A notable aspect of what has been called a “brother against brother” conflict was the extreme savagery that occurred on both sides. The execution of prisoners without trial was not unusual, nor were acts of reprisal. One striking example occurred when National Army soldiers investigating a tip-off about an alleged IRA arms dump triggered a booby-trap. Five were killed and one badly injured. The following day nine Republican prisoners were tied together and a bomb detonated in their midst. One man survived. I’ve chosen this example to illustrate what I referred to as “savagery” and there are others of a similar nature noted by Ferriter.
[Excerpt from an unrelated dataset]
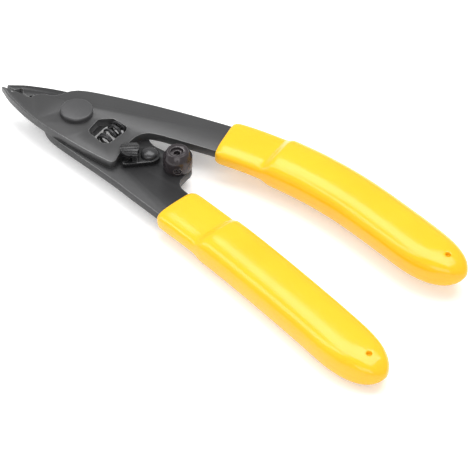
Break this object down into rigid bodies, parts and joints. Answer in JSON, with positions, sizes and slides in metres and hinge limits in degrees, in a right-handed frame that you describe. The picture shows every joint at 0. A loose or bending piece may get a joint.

The military side of the civil war may have been over, but it carried on politically with Fianna Fáil, and its notable leader, the anti-Treaty Éamon de Valera, and Fine Gael representing the two major parties, though it doesn’t do to neglect the Irish Labour Party and Sinn Féin when surveying developments over the years. Nor the activities of the Catholic Church which largely supported the government in Dublin, and often condemned the IRA  as “ subversive Reds” and “Bolsheviks”, because of the advocacy by some of its members of socialist values. What happened in Southern Ireland after the end of hostilities, and later, especially in the 1930s and when a full Republic was declared in 1949, is covered in great detail by Ferriter. He writes clearly about a complex subject.

The Irish Civil War was a relatively small-scale affair if one compares it to similar events in Finland in 1918, Hungary in 1918-20 and the Spanish Civil War, 1936-39. It’s difficult to know exactly how many National Army soldiers, IRA volunteers, and civilians died.  A figure of 1500 might be about right. For a small country struggling to establish itself it was bad enough.